Bates kept reworking the poem after its initial publication, smoothing out lines and looking for better images (that fruited plain was initially an “enameled” plain, a line that truly goes “clunk” with that extra syllable squished in). But the essential structure of the four verses remained the same.

The first verse celebrates America’s beauty, and that’s the one we sing most often. But I think most of us are aware of the other verses, even if we can’t quite remember them. The second verse celebrates its founding ideals, the third verse honors its military heroes, and the fourth verse looks forward to the future. But what I especially like about this song is that none of those verses is unthinking or simply self-glorifying.
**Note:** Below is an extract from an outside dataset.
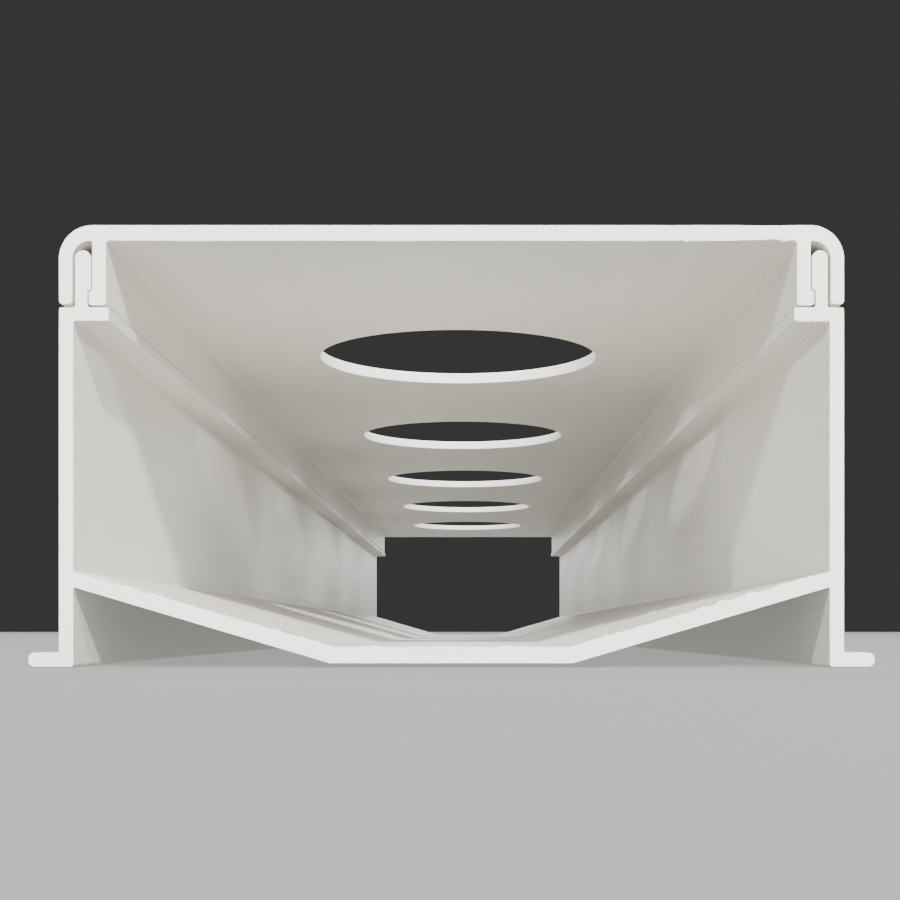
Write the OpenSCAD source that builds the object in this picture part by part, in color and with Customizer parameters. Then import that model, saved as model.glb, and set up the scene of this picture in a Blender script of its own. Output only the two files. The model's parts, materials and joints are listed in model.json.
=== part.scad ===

Each of those ideals is presented in a moral framework. For example, in the second verse, the “pilgrim feet” that “a thoroughfare for freedom beat across the wilderness” are celebrated, but then Bates reminds us that freedom shouldn’t be unlimited: “Confirm thy soul in self-control, / Thy liberty in law.” And the military victories of the third verse are good as long as “all success be nobleness / And ev’ry gain divine” – in other words, for liberation and self-defense, not for glory or conquest.

“America the Beautiful” is a great patriotic song, proud but not boastful, celebratory but not unquestioning. There are a lot of great versions out there; many people like Ray Charles’ soul rendition, and although I’ve never been a huge Ray Charles fan, who am I to say they’re wrong? That’s America for you.